In Kenia, wie in allen Ländern Ostafrikas, hat im vergangenen Jahr die Kombination der schwersten Dürre seit vierzig Jahren und weltweiter Inflation zu einem rasanten Anstieg der Lebensmittelpreise geführt, der erst im Laufe des Jahres 2023 allmählich abklingen soll. Die Inflationsrate in Kenia liegt offiziell bei 9,2 Prozent, aber dahinter verbirgt sich eine Verdoppelung des Preises für das Grundnahrungsmittel Mais in den zwölf Monaten bis September 2022 und weitere enorme Preissteigerungen für Dinge wie Weizenmehl, Speiseöl.

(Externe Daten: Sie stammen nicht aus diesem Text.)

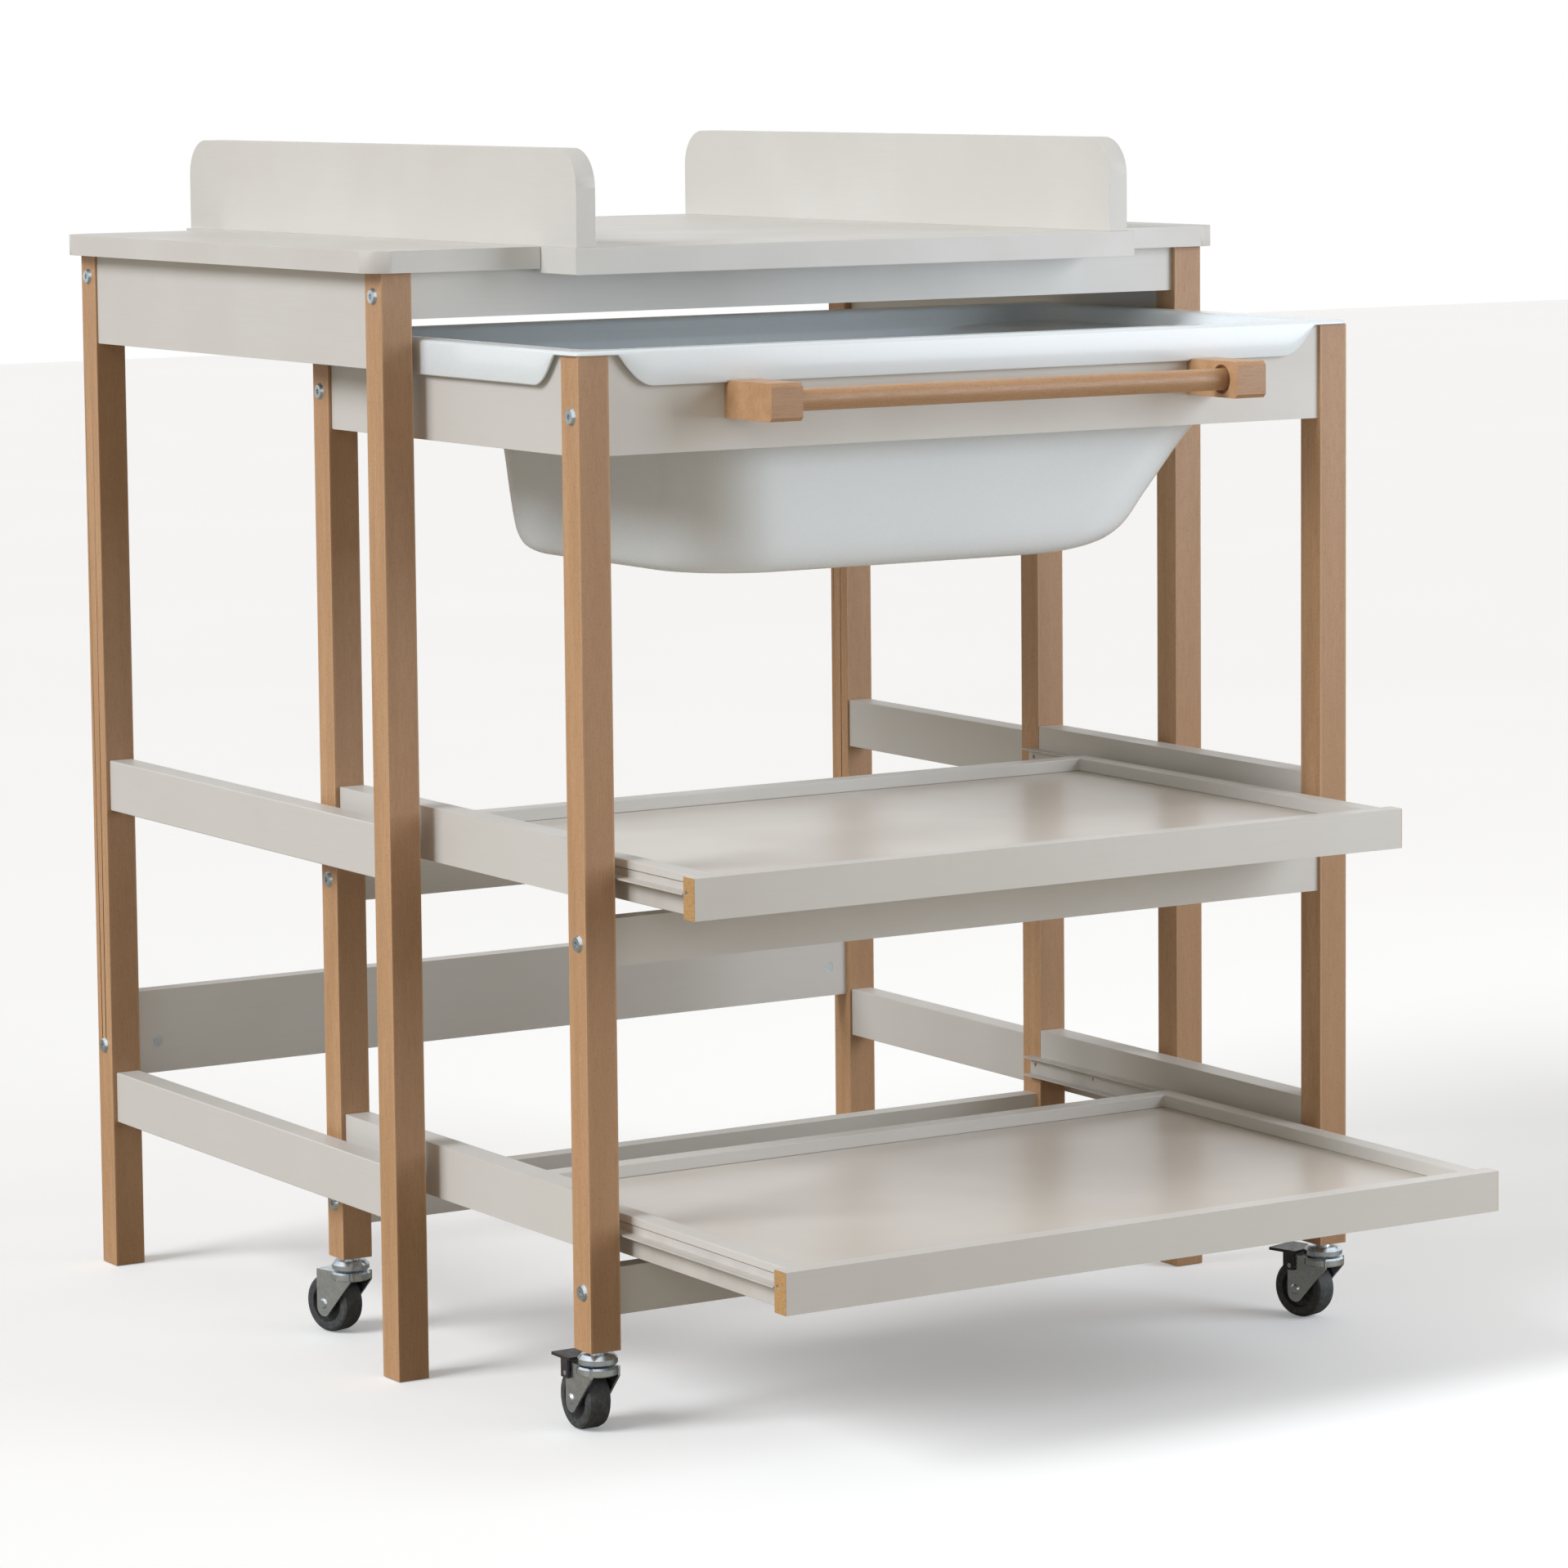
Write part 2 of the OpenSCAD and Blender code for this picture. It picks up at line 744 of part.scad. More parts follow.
// Basin outlines from the rim down: [fraction of depth, left, front and back, right, corner radius]
basin_left = basin_x0 + ledge_left;
basin_right = basin_x1 - ledge_right;
basin_rows = [
    [0.045, basin_x0, 0, basin_x1, basin_corner + 2],
    [0.075, basin_x0 + 3, 3, basin_x1 - 3, basin_corner + 6],
    [0.095, basin_left - 8, 5, basin_right + 10, 44],
    [0.115, basin_left + 4, 6, basin_right + 2, 54],
    [0.16, basin_left + 16, 8, basin_right - 1, 60],
    [0.35, basin_left + 19, 12, basin_right - 5, 65],
    [0.56, basin_left + 22, 16, basin_right - 33, 69],
    [0.75, basin_left + 24, 20, basin_right - 60, 71],
    [0.88, basin_left + 26, 24, basin_right - 78, 72],
    [0.95, basin_left + 29, 32, basin_right - 96, 72],
    [0.985, basin_left + 38, 45, basin_right - 120, 69],
    [1.0, basin_left + 60, 66, basin_right - 152, 60]
];

function basin_ring(row, skin) = ring(
    [row[1] + skin, basin_y0 + row[2] + skin, row[3] - skin, basin_y1 - row[2] - skin],
    row[4] - skin,
    rim_under - row[0] * tub_depth + skin
);

// Rings in order from under the basin's floor, round the rim, and back to its floor inside
under_rings = [for (i = [len(basin_rows) - 1 : -1 : 0]) basin_ring(basin_rows[i], 0)];
inside_rings = [for (row = basin_rows) basin_ring(row, tub_t)];
rim_rings = [
    ring(grow([basin_x0, basin_y0, basin_x1, basin_y1], 0), basin_corner, rim_under),
    ring(grow(rim_box, -skirt_wall - 1), rim_corner - skirt_wall - 1, rim_under),
    hem(ring(grow(rim_box, -skirt_wall), rim_corner - skirt_wall, 0), rim_under - 0.3, skirt_z),
    hem(ring(grow(rim_box, -0.6), rim_corner - 0.6, 0), rim_under - 0.7, skirt_z - hem_drop),
    hem(ring(rim_box, rim_corner, 0), rim_under - 0.3, skirt_z + 0.4),
    ring(rim_box, rim_corner, rim_under + 0.2),
    ring(grow(rim_box, -0.8), rim_corner - 0.8, rim_top - 1.4),
    ring(grow(rim_box, -2.6), rim_corner - 2.6, rim_top - 0.4),
    ring(grow(rim_box, -5), rim_corner - 5, rim_top),
    ring(grow([basin_x0, basin_y0, basin_x1, basin_y1], 3), basin_corner - 3, rim_top),
    ring(grow([basin_x0, basin_y0, basin_x1, basin_y1], 0), basin_corner, rim_top - 1)
];
tub_rings = concat(under_rings, rim_rings, inside_rings);
row_n = len(tub_rings);

module tub() {
    middle = [(basin_left + basin_right - 100) / 2, (basin_y0 + basin_y1) / 2];
    rim_points = [for (r = tub_rings) for (p = r) p];
    centres = [[middle[0], middle[1], tub_floor], [middle[0], middle[1], tub_floor + tub_t]];
    last = (row_n - 1) * ring_n;
    under = row_n * ring_n;
    walls = [
        for (j = [0 : row_n - 2], i = [0 : ring_n - 1])
            let (a = j * ring_n + i, b = j * ring_n + (i + 1) % ring_n)
                each [[a, a + ring_n, b], [b, a + ring_n, b + ring_n]]
    ];
    caps = [
        for (i = [0 : ring_n - 1])
            let (next = (i + 1) % ring_n)
                each [[under, i, next], [under + 1, last + next, last + i]]
    ];
    color(plastic)
        polyhedron(concat(rim_points, centres), concat(walls, caps), convexity = 8);
}

// -------------------------------------------------------------- casters

// Put a caster's own parts under a trolley leg, turned about its stem
module at_caster(side, end, turn) {
    x = side < 0 ? cart_left + cart_leg / 2 : cart_right - cart_leg / 2;
    y = end < 0 ? cart_front + cart_leg / 2 : cart_back - cart_leg / 2;
    translate([x, y, 0])
        rotate([0, 0, turn])
            children();
}

// Stem, neck and upper ball race, fixed to the leg
module caster_stem() {
    neck_z = caster_h - neck_h;
    race_h = neck_z - race_bottom;
    r = race_d / 2;
    union() {
        translate([0, 0, neck_z])
            cylinder(h = neck_h + stem_l, d = stem_d);
        translate([0, 0, neck_z])
            cylinder(h = neck_h, d = neck_d);
        translate([0, 0, race_bottom])
            rotate_extrude()
                polygon([
                    [0, 0], [r - 1.5, 0], [r, 1.5], [r, race_h * 0.6],
                    [r - 3, race_h], [0, race_h]
                ]);
    }
}

module caster_stems() {
    color(zinc)
        for (side = [-1, 1], end = [-1, 1])
            at_caster(side, end, 0)
                caster_stem();
}

// A fork cheek in side view: straight down behind the axle, slanting in front of it
module cheek() {
    foot_r = 8;
    foot_z = wheel_d / 2 - 3;
    union() {
        translate([trail, foot_z])
            circle(r = foot_r);
        polygon([
            [trail + foot_r, foot_z],
            [trail + foot_r, fork_top],
            [-12, fork_top],
            [-12, fork_top - 8],
            [trail - foot_r * 0.86, foot_z - foot_r * 0.51]
        ]);
    }
}

// Swivel head: a flat disc with a turned-down edge, open over the wheel
module fork_head() {
    r = head_d / 2;
    difference() {
        translate([0, 0, fork_top - 7])
            rotate_extrude()
                polygon([
                    [0, 7 - fork_plate_t], [r - 2.5, 7 - fork_plate_t], [r - 2.5, 0], [r - 0.8, 0],
                    [r, 1], [r, 5.5], [r - 1.5, 7], [0, 7]
                ]);
        block([-fork_gap, -3, 0], [fork_gap, head_d, fork_top - fork_plate_t]);
    }
}

// Fork: swivel head, top plate, two cheeks and the riveted axle; a braked one has two pins
module caster_fork(braked) {
    outer = fork_gap + fork_wall;
    axle_z = wheel_d / 2;
    color(zinc)
        union() {
            fork_head();
            block([-outer, 0, fork_top - fork_plate_t], [outer, trail + 8, fork_top]);
            for (x = [-outer, fork_gap])
                translate([x, 0, 0])
                    rotate([90, 0, 90])
                        linear_extrude(fork_wall)
                            cheek();
            translate([-outer - 1.6, trail, axle_z])
                rotate([0, 90, 0])
                    cylinder(h = 1.6, r1 = rivet_r - 1.5, r2 = rivet_r);
            translate([outer, trail, axle_z])
                rotate([0, 90, 0])
                    cylinder(h = 1.6, r1 = rivet_r, r2 = rivet_r - 1.5);
            translate([-outer, trail, axle_z])
                rotate([0, 90, 0])
                    cylinder(h = 2 * outer, r = axle_r);
            if (braked)
                for (x = [-outer - ear_gap - ear_t - 0.5, outer])
                    translate([x, pedal_pin_y, pedal_pin_z])
                        rotate([0, 90, 0])
                            cylinder(h = ear_gap + ear_t + 0.5, r = pedal_pin_r, $fn = 32);
        }
}

// Wheel: rubber tread, sides dished for the fork's cheeks, bored for the axle
module caster_wheel() {
    r = wheel_d / 2;
    half = wheel_w / 2;
    dish_r = r - 8.5;
    hub_half = half - 4;
    color(rubber)
        translate([0, trail, r])
            rotate([0, 90, 0])
                rotate_extrude($fn = 96)
                    polygon([
                        [axle_r + run_gap, -half], [axle_r + 4, -half], [axle_r + 4.5, -hub_half],
                        [dish_r - 1, -hub_half], [dish_r, -half], [r - 3, -half],
                        [r - 1, -half + 1], [r, -half + 4], [r, half - 4], [r - 1, half - 1],
                        [r - 3, half], [dish_r, half], [dish_r - 1, hub_half],
                        [axle_r + 4.5, hub_half], [axle_r + 4, half], [axle_r + run_gap, half]
                    ]);
}

// Brake pedal: a flat tread over the fork's tail, on two ears beside the cheeks
module brake_pedal() {
    ear_x = fork_gap + fork_wall + ear_gap;
    tread_z = fork_top + 1.5;
    tread_t = 2.5;
    tread_y = race_d / 2 + 2;
    color(dark)
        difference() {
            union() {
                block([-pedal_half_w, tread_y, tread_z], [pedal_half_w, trail + 26,
                    tread_z + tread_t]);
                for (x = [-ear_x - ear_t, ear_x])
                    block([x, pedal_pin_y - 4, pedal_pin_z - 4],
                        [x + ear_t, pedal_pin_y + 7, tread_z + tread_t]);
            }
            translate([0, pedal_pin_y, pedal_pin_z])
                rotate([0, 90, 0])
                    cylinder(h = 4 * ear_x, r = pedal_pin_r + run_gap, center = true, $fn = 32);
        }
}

table_leg(-1, -1);  // table_leg_fl
table_leg(1, -1);  // table_leg_fr
table_leg(-1, 1);  // table_leg_bl
table_leg(1, 1);  // table_leg_br
side_board(-1, side_apron_inset, apron_t, frame_h - apron_h, apron_h);  // table_apron_left
side_board(1, side_apron_inset, apron_t, frame_h - apron_h, apron_h);  // table_apron_right
table_apron_front();
table_apron_back();
side_board(-1, inset, rail_t, mid_rail_z, rail_h);  // table_mid_rail_left
side_board(1, inset, rail_t, mid_rail_z, rail_h);  // table_mid_rail_right
side_board(-1, inset, rail_t, low_rail_z, rail_h);  // table_low_rail_left
side_board(1, inset, rail_t, low_rail_z, rail_h);  // table_low_rail_right
table_back_rail();
table_bolts();
top_shelf(-1);  // top_left
top_shelf(1);  // top_right
changing_board();
guard(-1);  // guard_left
guard(1);  // guard_right
cart_leg_post(-1, -1);  // cart_leg_fl
cart_leg_post(1, -1);  // cart_leg_fr
cart_leg_post(-1, 1);  // cart_leg_bl
cart_leg_post(1, 1);  // cart_leg_br
cart_side_board(-1, cart_apron_inset, apron_t, cart_h - apron_h, apron_h);  // cart_apron_left
cart_side_board(1, cart_apron_inset, apron_t, cart_h - apron_h, apron_h);  // cart_apron_right
cart_cross(-1, apron_t, cart_h - apron_h, apron_h, cart_apron_bolt_z);  // cart_apron_front
cart_cross(1, apron_t, cart_h - apron_h, apron_h, cart_apron_bolt_z);  // cart_apron_back
cart_side_board(-1, inset, cart_rail_t, cart_upper_rail_z, cart_rail_h);  // cart_upper_rail_left
cart_side_board(1, inset, cart_rail_t, cart_upper_rail_z, cart_rail_h);  // cart_upper_rail_right
cart_side_board(-1, inset, cart_rail_t, cart_lower_rail_z, cart_rail_h);  // cart_lower_rail_left
cart_side_board(1, inset, cart_rail_t, cart_lower_rail_z, cart_rail_h);  // cart_lower_rail_right
cart_cross(-1, cross_t, cross_upper_z, cross_h, cross_upper_z + cross_h / 2);  // cart_upper_cross_front
cart_cross(1, cross_t, cross_upper_z, cross_h, cross_upper_z + cross_h / 2);  // cart_upper_cross_back
cart_cross(-1, cross_t, cross_lower_z, cross_h, cross_lower_z + cross_h / 2);  // cart_lower_cross_front
cart_cross(1, cross_t, cross_lower_z, cross_h, cross_lower_z + cross_h / 2);  // cart_lower_cross_back
bar_blocks();
towel_bar();
cart_bolts();
fixed_runners(tray_upper_z);  // runners_upper
fixed_runners(tray_lower_z);  // runners_lower
caster_stems();
tub();
tray_front(tray_upper_z, tray_upper_out);  // tray_upper_front
tray_frame(tray_upper_z, tray_upper_out);  // tray_upper_frame
tray_floor(tray_upper_z, tray_upper_out);  // tray_upper_floor
tray_runners(tray_upper_z, tray_upper_out);  // tray_upper_runners
tray_front(tray_lower_z, tray_lower_out);  // tray_lower_front
tray_frame(tray_lower_z, tray_lower_out);  // tray_lower_frame
tray_floor(tray_lower_z, tray_lower_out);  // tray_lower_floor
tray_runners(tray_lower_z, tray_lower_out);  // tray_lower_runners
at_caster(-1, -1, turn_fl) caster_fork(true);  // caster_fork_fl
at_caster(1, -1, turn_fr) caster_fork(true);  // caster_fork_fr
at_caster(-1, 1, turn_bl) caster_fork(false);  // caster_fork_bl
at_caster(1, 1, turn_br) caster_fork(false);  // caster_fork_br
at_caster(-1, -1, turn_fl) caster_wheel();  // caster_wheel_fl
at_caster(1, -1, turn_fr) caster_wheel();  // caster_wheel_fr
at_caster(-1, 1, turn_bl) caster_wheel();  // caster_wheel_bl
at_caster(1, 1, turn_br) caster_wheel();  // caster_wheel_br
at_caster(-1, -1, turn_fl) brake_pedal();  // brake_pedal_fl
at_caster(1, -1, turn_fr) brake_pedal();  // brake_pedal_fr
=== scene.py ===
"""Looks for a changing table with a rolling bath trolley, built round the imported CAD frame."""

import math

import bmesh
import bpy
from mathutils import Matrix, Vector


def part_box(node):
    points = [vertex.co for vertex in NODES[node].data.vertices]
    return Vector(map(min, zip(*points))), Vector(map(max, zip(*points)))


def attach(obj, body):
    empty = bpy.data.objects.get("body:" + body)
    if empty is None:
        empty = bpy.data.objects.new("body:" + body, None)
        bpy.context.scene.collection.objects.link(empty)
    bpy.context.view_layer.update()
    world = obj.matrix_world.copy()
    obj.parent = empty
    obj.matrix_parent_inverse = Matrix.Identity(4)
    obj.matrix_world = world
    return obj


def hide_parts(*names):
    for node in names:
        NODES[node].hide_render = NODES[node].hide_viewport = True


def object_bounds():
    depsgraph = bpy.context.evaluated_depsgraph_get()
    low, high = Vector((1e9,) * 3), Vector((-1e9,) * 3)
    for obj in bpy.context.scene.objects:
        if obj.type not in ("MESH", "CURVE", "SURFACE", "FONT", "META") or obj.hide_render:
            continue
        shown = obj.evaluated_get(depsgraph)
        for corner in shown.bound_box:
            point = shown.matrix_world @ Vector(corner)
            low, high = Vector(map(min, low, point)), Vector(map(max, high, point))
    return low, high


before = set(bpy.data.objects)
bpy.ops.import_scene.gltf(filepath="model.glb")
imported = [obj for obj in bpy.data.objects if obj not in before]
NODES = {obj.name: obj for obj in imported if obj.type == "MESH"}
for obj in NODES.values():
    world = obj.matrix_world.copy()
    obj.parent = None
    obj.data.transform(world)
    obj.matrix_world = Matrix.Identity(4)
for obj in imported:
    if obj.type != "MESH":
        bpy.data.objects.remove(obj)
cad_low, cad_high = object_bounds()
X, Y, Z = 0, 1, 2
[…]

Kenias Medien führen dies auf die Verknappung der Exporte aus der Ukraine und Russland zurück.

Laut Weltbank war die inflationsbereinigte Preissteigerungsrate für Lebensmittel 2022 weltweit in Simbabwe am höchsten, mit 121 Prozent, gefolgt von Libanon. Ruanda mit 28 Prozent stand auf Platz 3, Uganda auf Platz 5 und Burundi auf Platz 10. Nominal lag die Lebensmittelinflation in Ruanda Ende 2022 bei knapp 60 Prozent. Diese Länder bauen ihre eigenen Lebensmittel an, aber in Gebieten Ostafrikas, die keine Selbstversorger sind, vor allem in Äthiopien, Somalia und Südsudan, breiten sich Hungersnöte aus.

In Südafrika rief die linkspopulistische Oppositionspartei EFF (Economic Freedom Fighters) für Montag zu einem Shutdown auf und sammelte Demonstranten in der Hauptstadt Tshwane (Pretoria) zu einem Marsch auf die Residenz von Präsident Cyril Ramaphosa, die von Soldaten geschützt wurde. Hauptgrund ist Südafrikas Energiekrise, wo die Stromversorgung immer öfter ausfällt. Es sei „der erfolgreichste Shutdown in der Geschichte des Kampfes in Südafrika“, rief EFF-Führer Julius Malema vor Tausenden Anhängern. Es gab vereinzelte Festnahmen.

In Nigeria riefen Anhänger des unterlegenen Präsidentschaftskandidaten Peter Obi, der im Februar mit der kleinen Labour Party (LP) als Anwalt der Jugend angetreten war, zu einem landesweiten Protesttag gegen angebliche Wahlfälschung auf. Unter dem Motto „No Work, No School“ gab es Berichten zufolge aber nur vereinzelte Proteste.